209たまり作業と一個流し生産
工程計画および工程設計段階で、製品特性やロット、生産数などを考慮し最小製造原価を目指して、一個流しの導入を検討することは意義があります。製品別レイアウト(フローショップ)の場合は、各工程の時間を揃えることが比較的に容易なため一個流しを採用しやすく、改善効果も得やすいと言われています。
各工程の管理監督者は”たまり(まとめ)作業”を好みます。その理由は、連続して同じものを作業することに効率性を感じているためです。しかし、本当の結果は逆です。
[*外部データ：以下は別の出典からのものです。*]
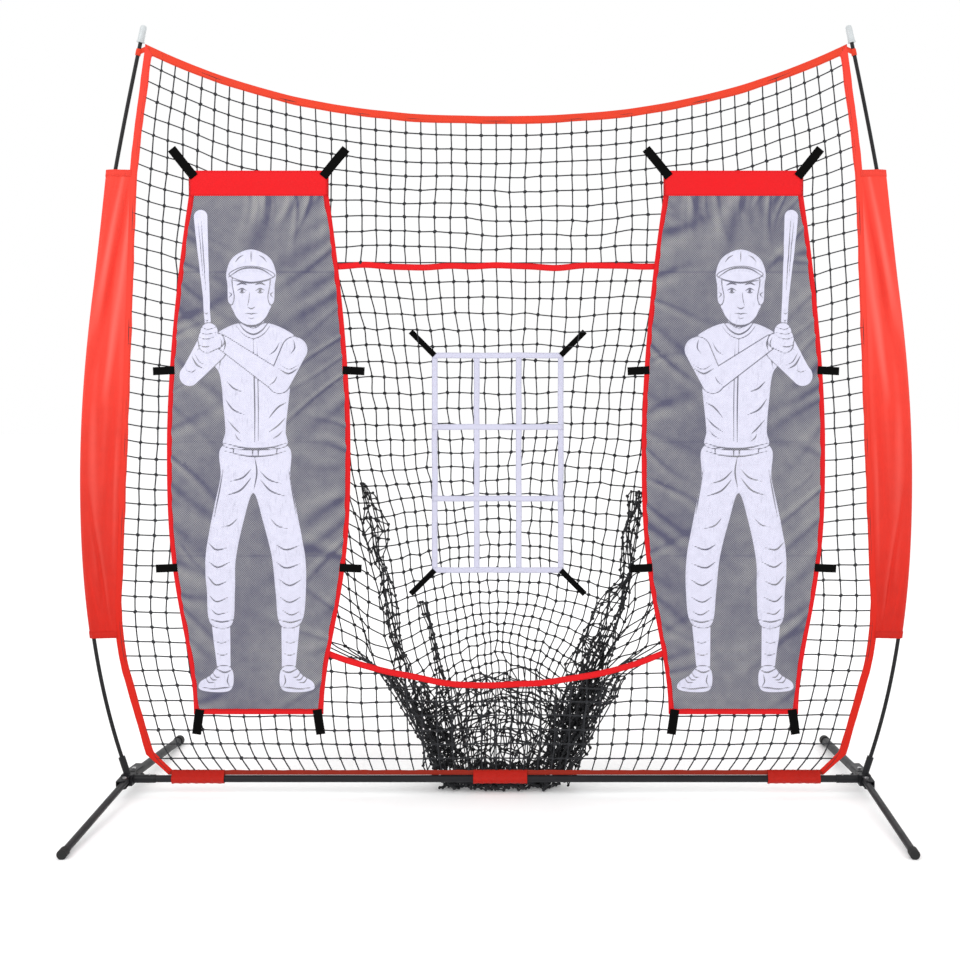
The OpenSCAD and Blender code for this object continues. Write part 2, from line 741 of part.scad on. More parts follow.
// Net above the mouth, whose rows bend towards the dip of the top edge
module net_top() {
    x_top = inner_top_x - slip;
    z_side = top_in_z(x_top) - mouth_head;
    // The straight runs between cords stay below the curve of the tape
    gap = top_sag * sag_power * (sag_power - 1) / 2 * pow(x_top / top_cols / corner_half, 2)
          + seat;
    color(cord_black) upright(net_t)
        flat_net([for (t = steps(0, 1, top_rows)) [for (s = steps(-1, 1, top_cols))
            [s * net_x(mouth_head + z_side * t),
             mouth_head + (top_in_z(s * x_top) - gap - mouth_head) * t]]]);
}

module net_side(side) {
    color(cord_black) on_side(side) upright(net_t)
        flat_net([for (z = steps(mouth_sill, mouth_head, side_rows))
                  [for (t = steps(0, 1, side_cols)) [mouth_out + (net_x(z) - mouth_out) * t, z]]]);
}

// Net below the mouth, in front of the pocket
module net_bottom() {
    cols = 2 * round(inner_x(mouth_sill) / mesh * 0.9);
    x_top = net_x(mouth_sill) - slip;
    x_cut = low_half - tape_w - slip;
    x_low = foot_half - tape_w / 2 - slip;
    z_cut = cut_h + cut_rise;
    // The straight runs between cords stay below the curve of the lower band
    gap = lip_sag * pow(x_top / cols / mouth_half, 2) + seat;
    top = function(x) abs(x) < mouth_out ? lip_z(min(abs(x), mouth_half)) - band_w / 2 - gap
                                         : mouth_sill - seat;
    color(cord_black) upright(net_t)
        flat_net(concat([[for (s = steps(-1, 1, cols)) [s * x_low, net_low]]],
                        [for (t = steps(0, 1, low_rows)) [for (s = steps(-1, 1, cols))
                         [s * (x_cut + (x_top - x_cut) * t), z_cut + (top(s * x_top) - z_cut) * t]]]));
}

// Tape along the dipping top edge
module edge_tape_top() {
    xs = steps(-corner_half, corner_half, top_steps);
    color(tape_red) upright(tape_t)
        polygon(concat([for (x = xs) [x, top_z(x)]],
                       [for (k = [top_steps : -1 : 0]) [xs[k], top_in_z(xs[k])]]));
}

// Tape down one side, round the cut-off corner to the crossbar
module edge_tape_side(side) {
    low = [for (e = edge_heights) if (e[0] < corner_h) e];
    z_top = top_in_z(corner_half - tape_w);
    color(tape_red) on_side(side) upright(tape_t)
        polygon(concat([for (e = low) [e[1], e[0]]],
                       [[corner_half, top_in_z(corner_half)], [inner_top_x, z_top]],
                       [for (k = [len(low) - 1 : -1 : 2]) [low[k][1] - tape_w, low[k][0]]],
                       [[low_half - tape_w, cut_h + cut_rise],
                        [foot_half - tape_w / 2, net_low]]));
}

module edge_tape_bottom() {
    color(tape_red * 0.8) upright(tape_t)
        polygon([[-foot_half, hem_z], [foot_half, hem_z], [foot_half - tape_w / 2, net_low],
                 [-foot_half + tape_w / 2, net_low]]);
}

module mouth_band_top() {
    color(fabric_red) upright(tape_t)
        polygon([[-mouth_out, mouth_top - band_w / 2], [mouth_out, mouth_top - band_w / 2],
                 [mouth_out, mouth_head], [-mouth_out, mouth_head]]);
}

module mouth_band_side(side) {
    color(fabric_red) on_side(side) upright(tape_t)
        polygon([[mouth_in, mouth_low + band_w / 2], [mouth_out, mouth_low + band_w / 2],
                 [mouth_out, mouth_top - band_w / 2], [mouth_in, mouth_top - band_w / 2]]);
}

// Lower band, which hangs in a curve between the side bands
module mouth_band_bottom() {
    xs = steps(-mouth_in, mouth_in, 20);
    color(fabric_red) upright(tape_t)
        polygon(concat([[-mouth_out, mouth_low + band_w / 2]],
                       [[-mouth_in, mouth_low + band_w / 2]],
                       [for (x = xs) [x, lip_z(x) + band_w / 2]],
                       [[mouth_in, mouth_low + band_w / 2], [mouth_out, mouth_low + band_w / 2]],
                       [[mouth_out, mouth_sill]],
                       [for (k = [20 : -1 : 0]) [xs[k], lip_z(xs[k]) - band_w / 2]],
                       [[-mouth_out, mouth_sill]]));
}

// Depth and half width of the pocket at height z
function back_y(z) = lookup(z, back_depths);
function back_x(z) = lookup(z, back_halves);

module pocket_back() {
    color(cord_black * 0.8)
        curved_net([for (z = back_rows) [for (s = steps(-1, 1, pocket_cols))
            [s * back_x(z), back_y(z), z]]]);
}

// Side wall of the pocket, from the side band back to the edge of the pocket's back
module pocket_side(side) {
    rows = [for (z = back_rows) if (z < mouth_top) z];
    color(cord_black * 0.8) on_side(side)
        curved_net([for (z = rows) [for (t = [0, 0.5, 1])
            let (y0 = z > ankle ? pocket_start : bar_clear, y1 = back_y(z) - net_t - seat,
                 x0 = lookup(z, side_halves), x1 = back_x(z) - 2)
            [x0 + (x1 - x0) * t, y0 + (y1 - y0) * t, z]]]);
}

// Floor of the pocket, which lies on the ground and rises behind the crossbar
module pocket_floor() {
    lie = floor_rise + net_t / 2;
    back = belly_depth * 0.53;
    path = [[back, lie], [back * 0.6, lie], [back * 0.23, lie + net_t], [bar_clear, bar_h / 2],
            [bar_clear, bar_h + 6]];
    halves = [for (share = [0.304, 0.286, 0.25, 0.223, 0.214]) mouth_half * share];
    color(cord_black * 0.8)
        curved_net([for (i = [0 : len(path) - 1]) [for (s = [-1, 0, 1])
            [s * halves[i], path[i][0], path[i][1]]]]);
}

// ---------------------------------------------------------------- sleeves and wraps

// Ring of the sleeve at height z, drawn in by w: along the front from the net, and back again.
// Both faces swing to and fro in upright folds, from one point of the ring to the next.
function sleeve_ring(z, w) =
    let (xe = edge_x(z) + (w > 0 ? 7 : 0), xp = pole_x(z), xo = sleeve_out(z) - w,
         fat = ferrule_r + 1 + sleeve_t - w,
         thin = tape_half - w,
         front = [for (s = [0, 0.3, 0.6, 0.85])
                  [xe + (xp - pole_r - 3 - xe) * s, thin + (fat - thin) * s * s,
                   sleeve_fold * sin(180 * s) * sin(500 * s + 0.5 * z)]],
         outer = [[xp, fat, 0], [xp + pole_r, fat - 1.8, 0], [xo, thin, 0]],
         half = concat(front, outer))
    concat([for (p = half) [p[0], p[2] - p[1], z]],
           [for (k = [len(half) - 1 : -1 : 0]) [half[k][0], half[k][2] + half[k][1], z]]);

module sleeve(side) {
    zs = steps(sleeve_low, sleeve_top, 16);
    color(fabric_red) on_side(side)
        hollow_loft([for (z = zs) sleeve_ring(z, 0)], [for (z = zs) sleeve_ring(z, sleeve_t)]);
}

// Wrap round the crossbar that is sewn to both faces of the hem tape
module bar_wrap(x, l) {
    top = net_low - bar_h;
    translate([x - l / 2, 0, bar_h]) rotate([90, 0, 90]) linear_extrude(l)
    difference() {
        hull() {
            circle(r = bar_d / 2 + 2, $fn = 32);
            translate([-tape_half - 1.8, 0]) square([tape_t + 3.6, top]);
        }
        hull() {
            circle(r = bar_d / 2 + 0.4, $fn = 32);
            translate([-tape_half, 0]) square([tape_t, hem_z - bar_h + 2]);
        }
        translate([-tape_half, 0]) square([tape_t, top + cut]);
    }
}

module bar_wraps() {
    color(fabric_red * 0.9) {
        for (side = [-1, 1]) bar_wrap(side * (foot_half - 10 - wrap_l / 2), wrap_l);
        bar_wrap(12, mid_wrap_l);
    }
}

// ---------------------------------------------------------------- batters

// Half width of the cloth inside the binding at height z
function cloth_half(z) = batter_half(z) - binding_w;

cloth_top = batter_top - band_h;
cloth_low = batter_low + binding_w;

// Fold of the cloth at u across and v up, both from 0 to 1: gathers hang from the band and
// creases run aslant lower down, and both die out at the edges
function fold_at(u, v) =
    cloth_fold * sin(180 * u) * sin(180 * v)
    * (0.45 + 0.25 * sin(900 * u) * v + 0.3 * sin(540 * (u + 0.8 * v)));

// Mesh cloth of a batter panel, with its folds
module batter_cloth(side) {
    cols = 12;
    zs = steps(cloth_low, cloth_top, cloth_rows);
    grid = function(y0) [for (i = [0 : cloth_rows]) [for (j = [0 : cols])
        let (u = j / cols, v = i / cloth_rows)
        [batter_x + (2 * u - 1) * cloth_half(zs[i]), y0 - fold_at(u, v), zs[i]]]];
    color(mesh_grey) on_side(side)
        sheet(grid(panel_back - batter_t), grid(panel_back));
}

// Edge of a batter panel from one height to another, drawn in by w: s is 1 for the outer edge
function batter_edge(s, z0, z1, w) =
    [for (z = steps(z0, z1, cloth_rows)) [batter_x + s * (batter_half(z) - w), z]];

// Binding down both sides and along the foot of a batter panel
module batter_binding(side) {
    y = panel_back - binding_t / 2;
    color(fabric_red) on_side(side) upright(binding_t, y)
        polygon(concat(batter_edge(1, batter_low, cloth_top, 0),
                       batter_edge(1, cloth_top, cloth_low, binding_w),
                       batter_edge(-1, cloth_low, cloth_top, binding_w),
                       batter_edge(-1, cloth_top, batter_low, 0)));
}

// Band along the top of a batter panel
module batter_band(side) {
    y = panel_back - binding_t / 2;
    color(fabric_red) on_side(side) upright(binding_t, y)
        polygon(concat(batter_edge(1, cloth_top, batter_top, 0),
                       batter_edge(-1, batter_top, cloth_top, 0)));
}

// Strap of length l from the point (x, z), turned by a from straight up
module strap(x, z, a, l, w) {
    translate([x, z]) rotate(-a) translate([-w / 2, 0]) square([w, l]);
}

// The eight straps of a batter panel lie on its face and reach past its edge to the net
module batter_straps(side) {
    y = panel_back - binding_t - webbing_t / 2;
    lap = 14;
    head_z = batter_top - 18;
    side_zs = [batter_low + 0.27 * batter_h, batter_low + 0.633 * batter_h];
    color(strap_black) on_side(side) upright(webbing_t, y) {
        for (s = [-1, 1]) {
            strap(batter_x + s * (batter_top_w / 2 - 16), head_z, s * 39, 104, strap_w);
            for (z = side_zs)
                strap(batter_x + s * (batter_half(z) - lap), z, s * 90, 62, strap_w - 3);
            strap(batter_x + s * (batter_low_w / 2 - 18), batter_low + lap, 180 - s * 8, 72,
                  strap_w);
        }
    }
}

// ---------------------------------------------------------------- strike zone

zone_y = pocket_depth - net_t / 2 - seat - webbing_t / 2;

// Webbing frame of three by three boxes
module strike_zone() {
    in_w = zone_w - webbing_w;
    in_h = zone_h - webbing_w;
    color(webbing_white) upright(webbing_t, zone_y)
    difference() {
        translate([-zone_w / 2, zone_low]) square([zone_w, zone_h]);
        for (i = [0 : 2], j = [0 : 2])
            translate([-zone_w / 2 + webbing_w + i * in_w / 3, zone_low + webbing_w + j * in_h / 3])
                square([in_w / 3 - webbing_w, in_h / 3 - webbing_w]);
    }
}

// Diagonal straps from the corners of the strike zone, sewn to its front
module strike_zone_straps() {
    y = zone_y - webbing_t;
    z_mid = zone_low + zone_h / 2;
    color(strap_black) upright(webbing_t, y)
        for (s = [-1, 1], t = [-1, 1])
            strap(s * (zone_w / 2 - 8), z_mid + t * (zone_h / 2 - 8), s * (90 - t * 45),
                  zone_strap_l, webbing_w);
}

// ---------------------------------------------------------------- the nodes

crossbar_left();
crossbar_right();
hub(-1);  // hub_left
hub(1);  // hub_right
leg_bolts();
leg_nuts();
bar_button(-1);  // bar_button_left
bar_button(1);  // bar_button_right
button_spring(-1);  // button_spring_left
button_spring(1);  // button_spring_right
front_leg(-1);  // front_leg_left
front_leg(1);  // front_leg_right
rear_leg(-1);  // rear_leg_left
rear_leg(1);  // rear_leg_right
front_foot(-1);  // front_foot_left
front_foot(1);  // front_foot_right
rear_foot(-1);  // rear_foot_left
rear_foot(1);  // rear_foot_right
pole_lower(-1);  // pole_lower_left
pole_lower(1);  // pole_lower_right
pole_middle(-1);  // pole_middle_left
pole_middle(1);  // pole_middle_right
pole_upper(-1);  // pole_upper_left
pole_upper(1);  // pole_upper_right
pole_ferrules();
tip_caps();
corner_loops();
net_top();
net_side(-1);  // net_left
net_side(1);  // net_right
net_bottom();
edge_tape_top();
edge_tape_side(-1);  // edge_tape_left
edge_tape_side(1);  // edge_tape_right
edge_tape_bottom();
mouth_band_top();
mouth_band_side(-1);  // mouth_band_left
mouth_band_side(1);  // mouth_band_right
mouth_band_bottom();
pocket_back();
pocket_side(-1);  // pocket_left
pocket_side(1);  // pocket_right
pocket_floor();
sleeve(-1);  // sleeve_left
sleeve(1);  // sleeve_right
bar_wraps();
batter_cloth(-1);  // batter_cloth_left
batter_cloth(1);  // batter_cloth_right
batter_binding(-1);  // batter_binding_left
batter_binding(1);  // batter_binding_right
batter_band(-1);  // batter_band_left
batter_band(1);  // batter_band_right
batter_straps(-1);  // batter_straps_left
batter_straps(1);  // batter_straps_right
strike_zone();
strike_zone_straps();
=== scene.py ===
import math

import bpy
import numpy as np
from bpy.props import FloatProperty, FloatVectorProperty, IntProperty, PointerProperty
from bpy.types import Operator, Panel, PropertyGroup
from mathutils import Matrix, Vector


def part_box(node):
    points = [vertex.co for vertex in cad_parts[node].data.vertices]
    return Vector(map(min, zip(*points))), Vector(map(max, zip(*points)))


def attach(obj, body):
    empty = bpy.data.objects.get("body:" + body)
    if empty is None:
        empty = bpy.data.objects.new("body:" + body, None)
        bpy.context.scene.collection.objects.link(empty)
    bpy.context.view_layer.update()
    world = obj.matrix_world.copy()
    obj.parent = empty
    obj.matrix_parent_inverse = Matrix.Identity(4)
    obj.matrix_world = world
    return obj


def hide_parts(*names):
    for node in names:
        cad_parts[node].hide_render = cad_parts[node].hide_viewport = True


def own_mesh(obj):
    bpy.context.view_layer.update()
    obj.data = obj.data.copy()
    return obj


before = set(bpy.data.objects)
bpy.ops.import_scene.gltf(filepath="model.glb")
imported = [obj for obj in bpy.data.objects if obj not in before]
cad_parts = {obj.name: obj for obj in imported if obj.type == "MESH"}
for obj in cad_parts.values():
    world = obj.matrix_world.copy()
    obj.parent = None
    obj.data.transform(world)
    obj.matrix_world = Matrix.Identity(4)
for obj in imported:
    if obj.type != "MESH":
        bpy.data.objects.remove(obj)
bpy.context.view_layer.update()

bl_info = {
    "name": "Pitching Net",
    "version": (1, 0, 0),
    "blender": (4, 5, 0),
    "location": "View3D > Sidebar > Pitching Net",
    "description": "Dresses a folding practice net: net, ball pocket, sleeves and batter panels",
    "category": "Object",
}

SIDES = {"left": -1, "right": 1}


# ---------------------------------------------------------------- places taken from the frame

def node_box(node):
    """Lowest and highest corner of a CAD node, as two arrays in metres."""
    low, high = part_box(node)
    return np.array(low), np.array(high)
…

たまり作業の主なデメリットは、①10個のたまり作業とすると、各工程間のバランスが適切かどうかをひと目で見ることができません。また、②10個単位で移動させるための付帯作業がムダになります。さらに、③各工程作業者は前後工程のたまり具合を気にするようになり、これによって作業速度の最大化が阻害されてしまいます。~中略~このように、たまり作業は決して少なくない欠点を抱えたやり方なのです。
「トコトンやさしい生産技術の本」板倉貢司著 日刊工業新聞社発行 より
パーテーションのパネルの製造現場の例をあげて考えみます。パネルは防音用のウレタンを2枚の板金部品で挟み込んだ構造をしています。製造手順は①畳大の板金を大型プレスで弁当形に成型します。②弁当形の板金の内側に、人手により配線ガイドなどを組み付けます。③弁当箱に蓋をするように、2枚の板金を合わせます。④専用設備を使って作業者が弁当箱の中に発泡性ウレタン材を充填します。
問題はウレタンを充填する専用設備にあります。専用設備はパネル10セットを一括してウレタンの充填を行います。10セット揃わないと設備が稼働できない運用になっています。前工程である、人手によって10セットを組み付けする時間は、ウレタン充填工程の数倍かかります。したがって、充填工程以降は常に待ちが発生してしまいます。
ウレタンの充填設備を導入する際には、10セットまとめて作業すると効率がいいと考えてのことだと思いますが、製造工程をトータルで考えると逆効果になってしまいます。改善案の1つとして、たとえば、次のような運用が考えられます。
①「パネル1枚でもウレタンを充填できるように設備を改造する」→本来設備が持っている10セット一括充填の機能を外す方向にあるので、大がかりな改造にはならないと思います。
②「人手による組み付け作業を、充填設備上で行う」→10セット組み付けしていた場所から充填設備への大がかりな運搬作業を削減することにもなります。さらに、従来の組み付け作業者が設備の操作を兼ねることで、省人化にもつながると思います。